There were two changes to the gameplay of Streets of Rage 2 that I really enjoyed. First off, the game was much speedier compared to the original. I initially thought character movement in Streets of Rage was a little slow (especially vertical movement) but it wasn’t so slow that I couldn’t adapt or didn’t enjoy the game. This increase in speed appeals to me because it feels like there is more immediate feedback between my inputs and my character’s action, plus I enjoy the game moving at a slightly faster clip.
The second change I enjoyed was the addition of an enemy health bar whenever they were attacked. Whenever my friend or I would attack an enemy, that enemy’s health bar would appear underneath the health bar of the player that attacked them. This was smart as we had more information on the situation at hand and knew how much more damage we needed to deal to a specific enemy.
The final aspect worth mentioning is the technical improvements of Streets of Rage 2 compared to the original. The character models of allies and enemies alike appeared more detailed (perhaps larger too) and the backdrops of the stages were more animated. The backgrounds had more elements moving and there was generally more going on; overall, the game looked better. I very much enjoyed the soundtrack to Streets of Rage, and the soundtrack for Streets of Rage 2 is as good, if not better. It sounds darker but more importantly, it is much clearer than the original’s.

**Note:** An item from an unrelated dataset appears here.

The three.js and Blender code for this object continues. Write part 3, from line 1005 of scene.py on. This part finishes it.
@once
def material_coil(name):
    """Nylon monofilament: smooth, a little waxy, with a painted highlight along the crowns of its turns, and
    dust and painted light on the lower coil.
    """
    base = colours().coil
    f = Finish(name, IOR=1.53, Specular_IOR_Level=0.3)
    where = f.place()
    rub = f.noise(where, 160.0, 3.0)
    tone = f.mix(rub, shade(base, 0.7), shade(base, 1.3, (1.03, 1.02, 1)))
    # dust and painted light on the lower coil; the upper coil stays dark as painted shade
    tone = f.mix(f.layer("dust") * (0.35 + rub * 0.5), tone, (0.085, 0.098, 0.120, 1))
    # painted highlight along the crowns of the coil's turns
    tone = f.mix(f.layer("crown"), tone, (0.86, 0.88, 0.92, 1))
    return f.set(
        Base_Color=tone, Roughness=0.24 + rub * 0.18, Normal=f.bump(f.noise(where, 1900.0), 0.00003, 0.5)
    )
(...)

So, as it turned out, the hype I had heard about Streets of Rage 2 turned out to be accurate. The game was a better experience overall, and that’s saying something as I really enjoyed Streets of Rage. The story isn’t the main motivator for these types of games, they seem too shallow and something that’s tacked on at the beginning and ending of the game, but the gameplay remained as good as Streets of Rage and introduced a few improvements. And from a technical standpoint, the game seemed like a large improvement over the original. I recommend Streets of Rage 2, more so than the original.